Parallèlement à cette intrigue déroulée sur l'espace d'une vie, deux autres civilisations sont explorées dans le détail : attirés par ses signaux radio, orbitent autour Marche-Arrêt le peuple Queng Ho, des marchands qui vendent des informations technologiques d'une planète à l'autre, et les Emergents, une société violente et sadique que seul le pouvoir motive. Thomas Nau, le chef des Emergents, a vite fait de se rendre maître de la flotte marchande qu'il convainc d'autant plus facilement de collaborer avec lui qu'une brève révolte a drastiquement réduit la flotte interstellaire au point de devoir attendre les progrès technologiques des Faucheux pour pouvoir réparer leurs vaisseaux et rentrer.
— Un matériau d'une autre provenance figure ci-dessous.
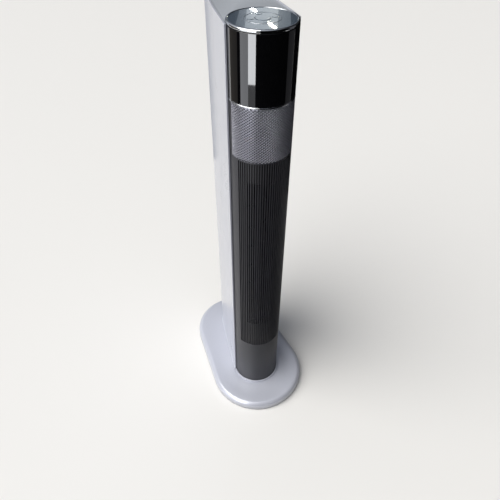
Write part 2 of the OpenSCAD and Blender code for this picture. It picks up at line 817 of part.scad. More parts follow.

Ezr Vinh, promu responsable à la tête des Queng Ho rescapés, fait figure de traître ; il complote pourtant avec un personnage légendaire vieux de mille ans, qu'on croyait disparu : Pham Nuwen, dissimulé à bord du vaisseau sous une fausse identité.

Queng Ho et Émergents assistent, des années durant, à l'essor d'Arachnia. Ils ont réussi à traduire leur langue avec les moyens barbares des Emergents : une bonne partie des Queng Ho ont été transformés en Focalisés, capables de se concentrer sur une tâche unique au détriment de tout autre préoccupation, y compris leur hygiène et leur alimentation. Créativité que Thomas Nau détourne à ses propres fins.

D'autres idées science-fictives sont exploitées avec un sens certain de la dramatisation ; ainsi, Trixia, jeune fille manipulée par Nau dont elle est la maîtresse, a le cerveau régulièrement purgé dès qu'elle perce le monstre à jour. Ailleurs, Vinge rend définitivement caduque toute unité de l'espèce compte tenu des distances interstellaires et de la précarité des civilisations. Grâce au projet de Pham Nuwen, les Queng Ho, éternels errants, deviennent du coup les garants d'une permanence ; en mettant leurs connaissances en réseau, autour de standards stables, ce qui n'était qu'un commerce devient une culture. Les civilisations naîtront et mourront, car il est impossible de les sauver toutes, mais ce qu'elles auront imaginé pour le progrès de tous sera préservé par les Queng Ho.

Si certaines naïvetés ou quelques ficelles narratives apparaissent ça et là, le roman est suffisamment volumineux pour que chacun trouve un ou plusieurs passages à son goût. Vinge a l'art de retomber sur ses pieds, avec légèreté et humour, au point de vite faire oublier les incohérences de son récit. Ces huit cents pages sont un vrai régal.